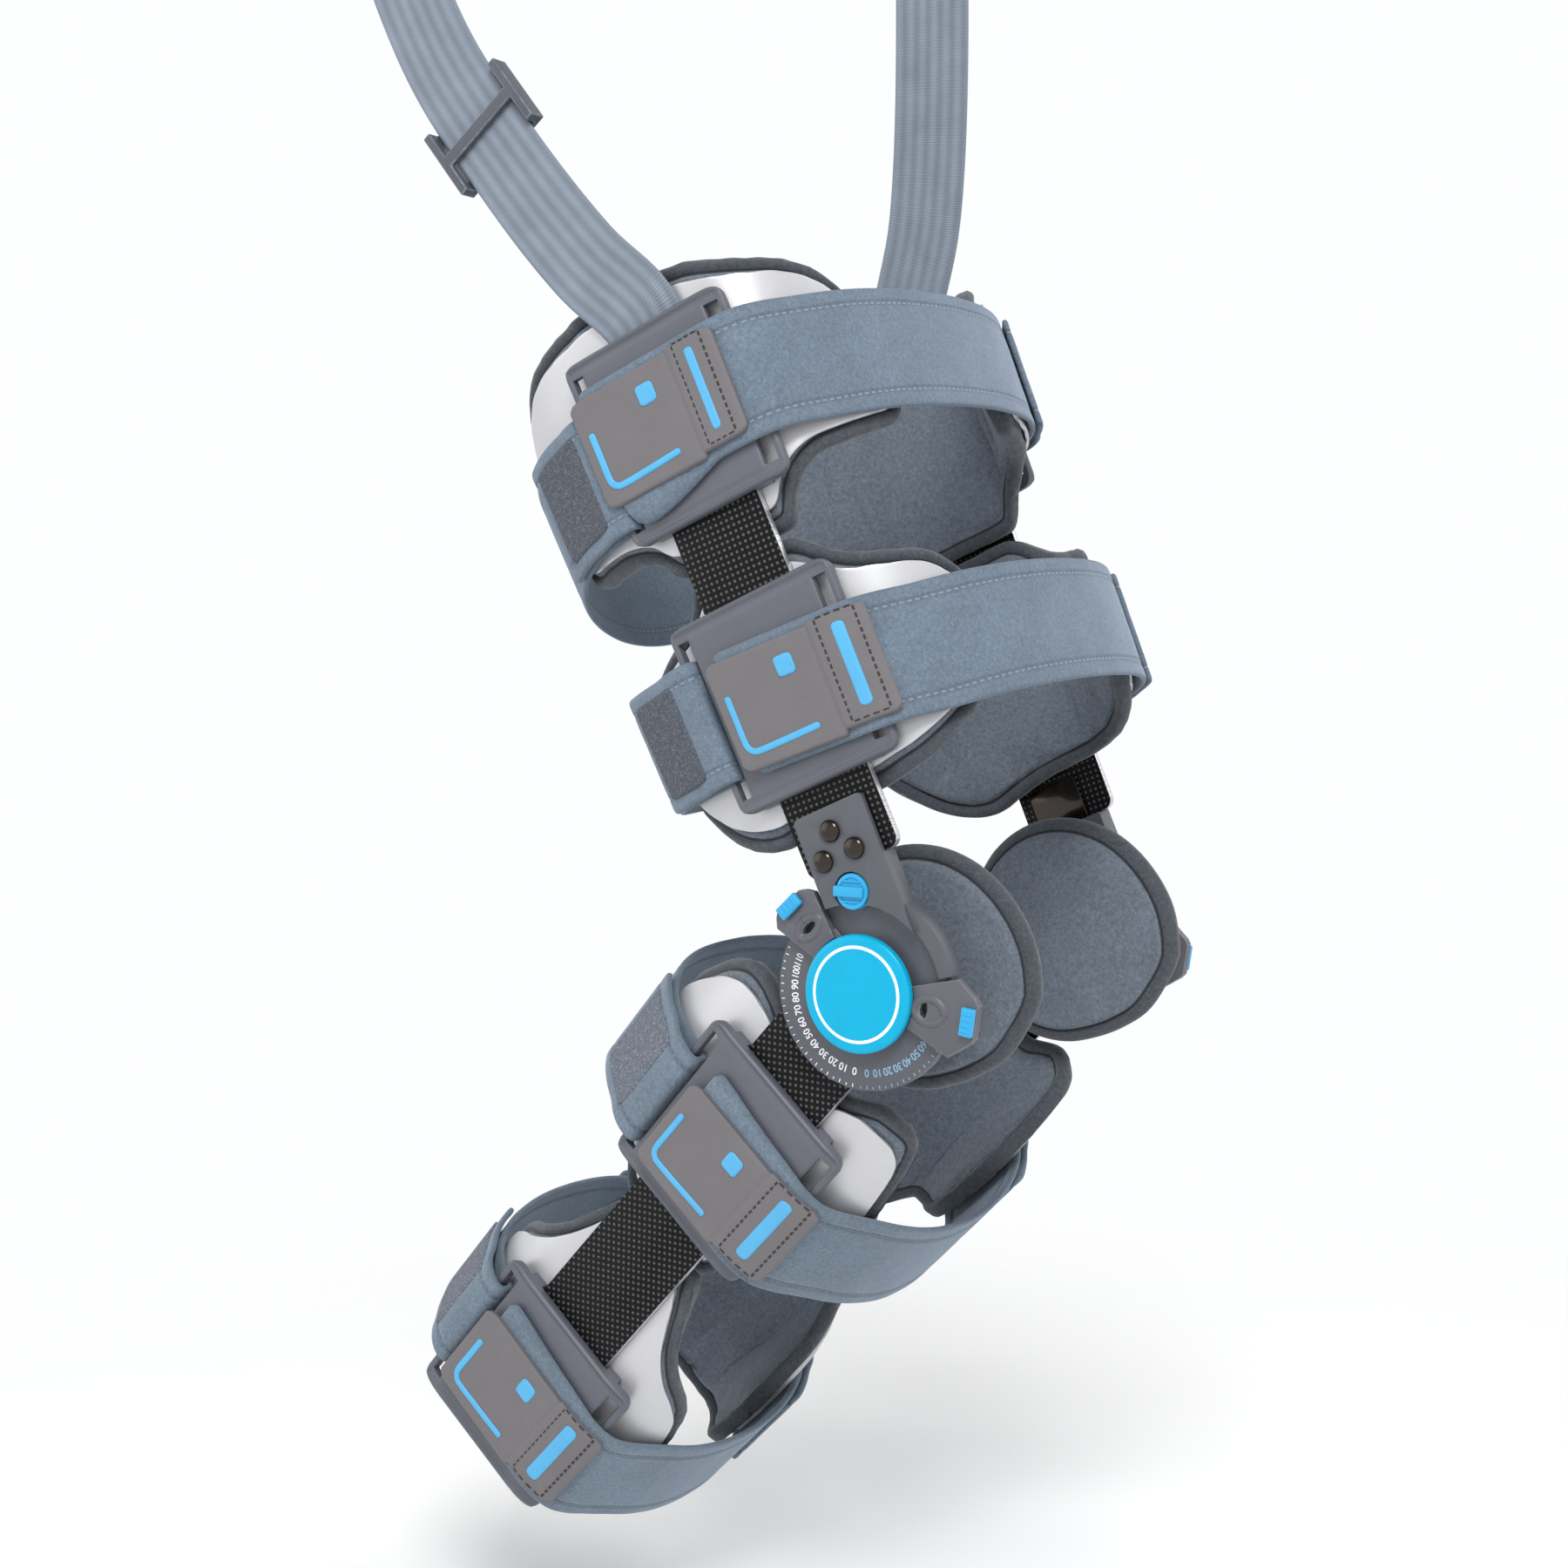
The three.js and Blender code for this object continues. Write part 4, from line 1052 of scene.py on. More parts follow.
@dataclass
class Cuff:
    """One of the four cuffs, with its two plates, shells and pads, its straps and its tab."""

    name: str
    half: Half
    station: float
    front_reach: float
    rear_reach: float
    rise: float
    fall: float
    front: float
    rear: float
    edges: Edges
    tab_back: float
    strap_up: float
    rear_up: float
    tilt: float
    front_sag: float
    rear_sag: float
    slack_side: int
    slack: Sequence[tuple[float, float]]

    shell_thick: float = 1.6
    pad_thick: float = 8.0
    pad_gap: float = 0.7
    shell_inset: float = 8.0
    seam: float = 5.0
    plate_half: float = 34.0
    plate_high: float = 35.8
    plate_back: float = 3.6
    plate_face: float = 6.6
    plate_rim: float = 0.8
    plate_corner: float = 5.0
    slot_from: float = 27.0
    slot_to: float = 31.4
    slot_high: float = 30.3
    channel: float = 19.85
    leg_foot: float = 6.2
    strap_width: float = 46.0
    strap_thick: float = 2.4
    strap_level: float = 1.7
    strap_bow: float = 0.7
    tab_width: float = 41.0
    tab_length: float = 62.0
    tab_thick: float = 2.0
    tab_strip: float = 17.0
    tab_step: float = 2.0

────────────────

Exercise - Write down the full listing again, exactly.

Output -
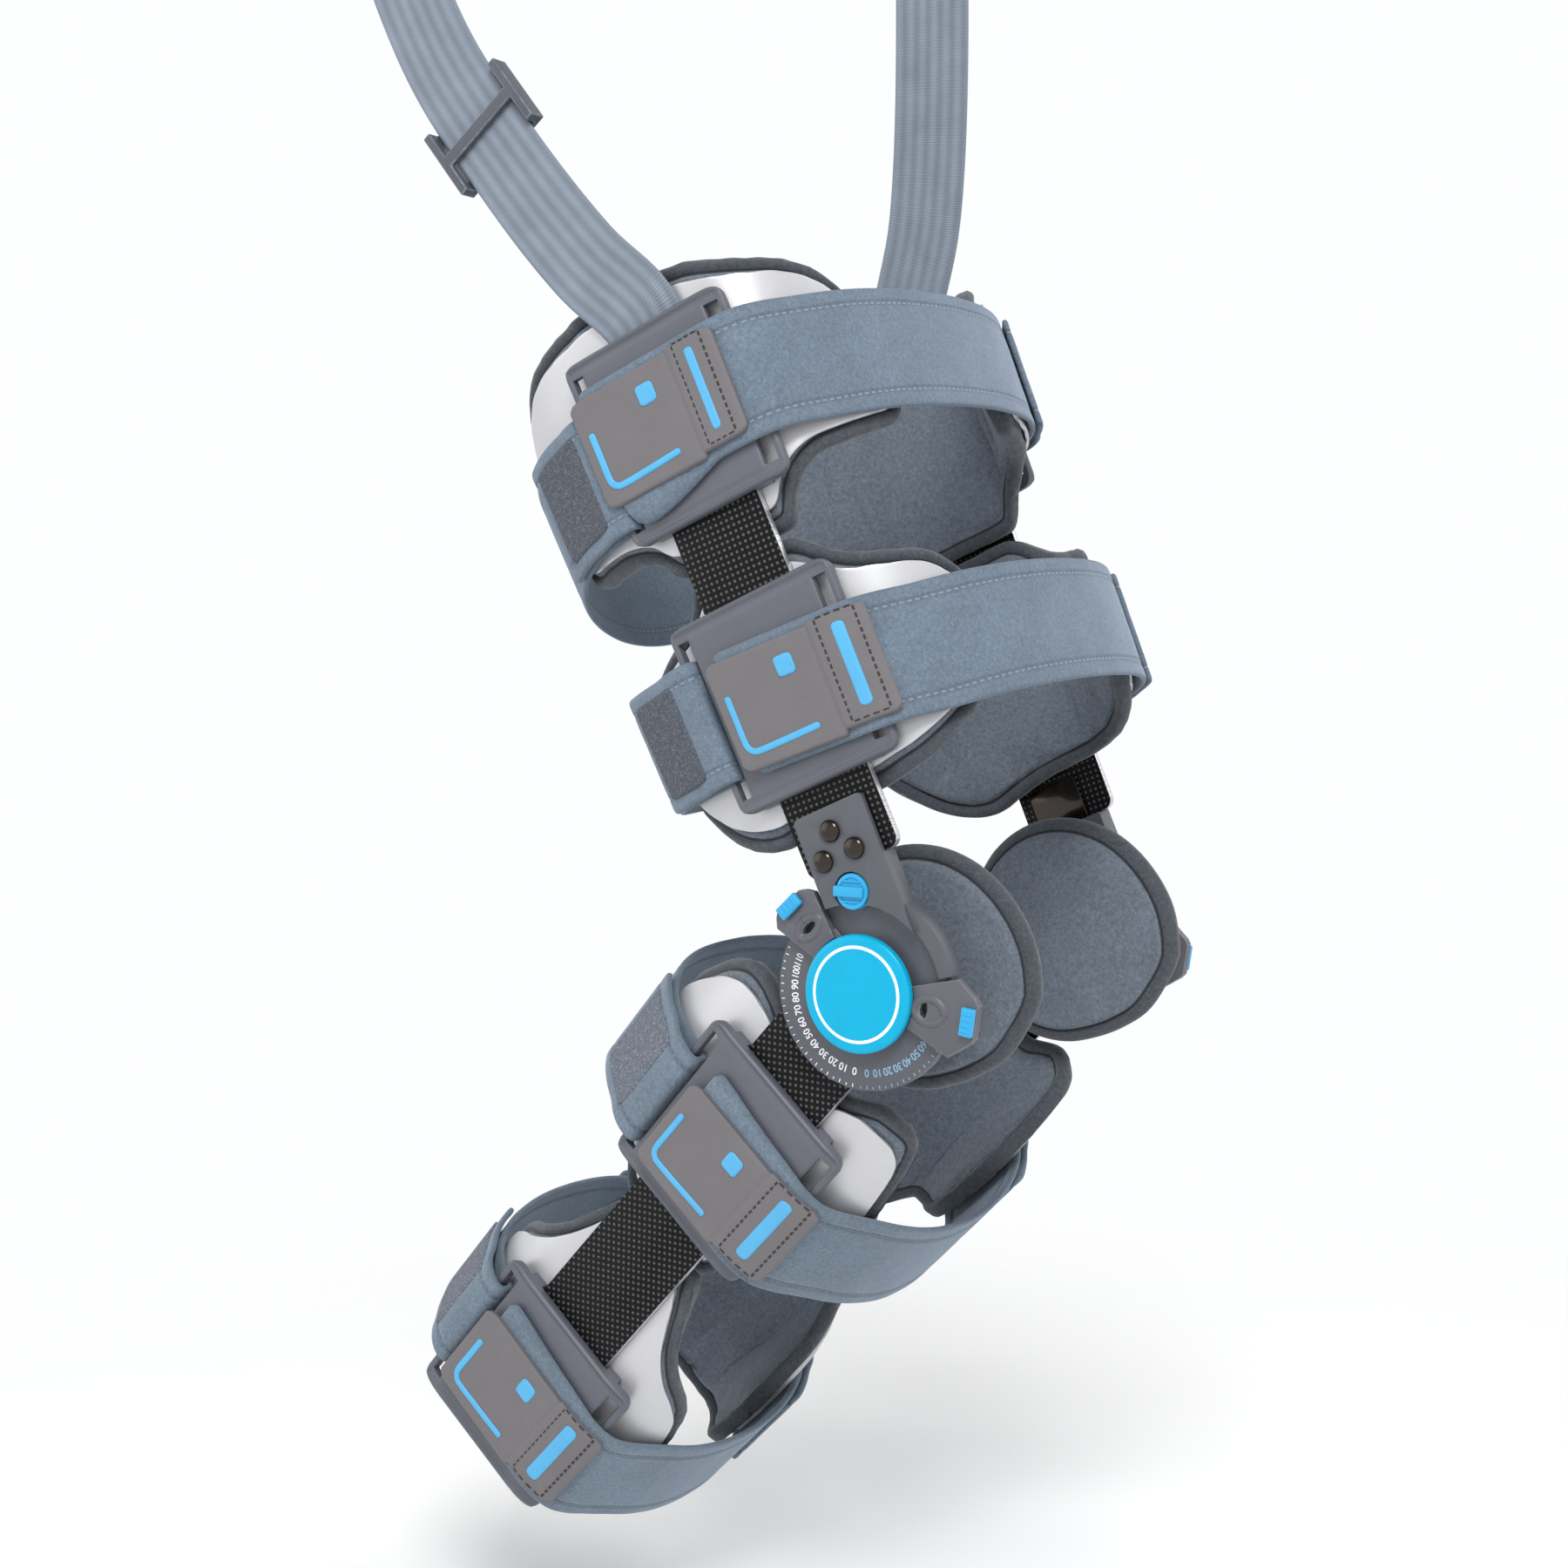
The three.js and Blender code for this object continues. Write part 4, from line 1052 of scene.py on. More parts follow.
@dataclass
class Cuff:
    """One of the four cuffs, with its two plates, shells and pads, its straps and its tab."""

    name: str
    half: Half
    station: float
    front_reach: float
    rear_reach: float
    rise: float
    fall: float
    front: float
    rear: float
    edges: Edges
    tab_back: float
    strap_up: float
    rear_up: float
    tilt: float
    front_sag: float
    rear_sag: float
    slack_side: int
    slack: Sequence[tuple[float, float]]

    shell_thick: float = 1.6
    pad_thick: float = 8.0
    pad_gap: float = 0.7
    shell_inset: float = 8.0
    seam: float = 5.0
    plate_half: float = 34.0
    plate_high: float = 35.8
    plate_back: float = 3.6
    plate_face: float = 6.6
    plate_rim: float = 0.8
    plate_corner: float = 5.0
    slot_from: float = 27.0
    slot_to: float = 31.4
    slot_high: float = 30.3
    channel: float = 19.85
    leg_foot: float = 6.2
    strap_width: float = 46.0
    strap_thick: float = 2.4
    strap_level: float = 1.7
    strap_bow: float = 0.7
    tab_width: float = 41.0
    tab_length: float = 62.0
    tab_thick: float = 2.0
    tab_strip: float = 17.0
    tab_step: float = 2.0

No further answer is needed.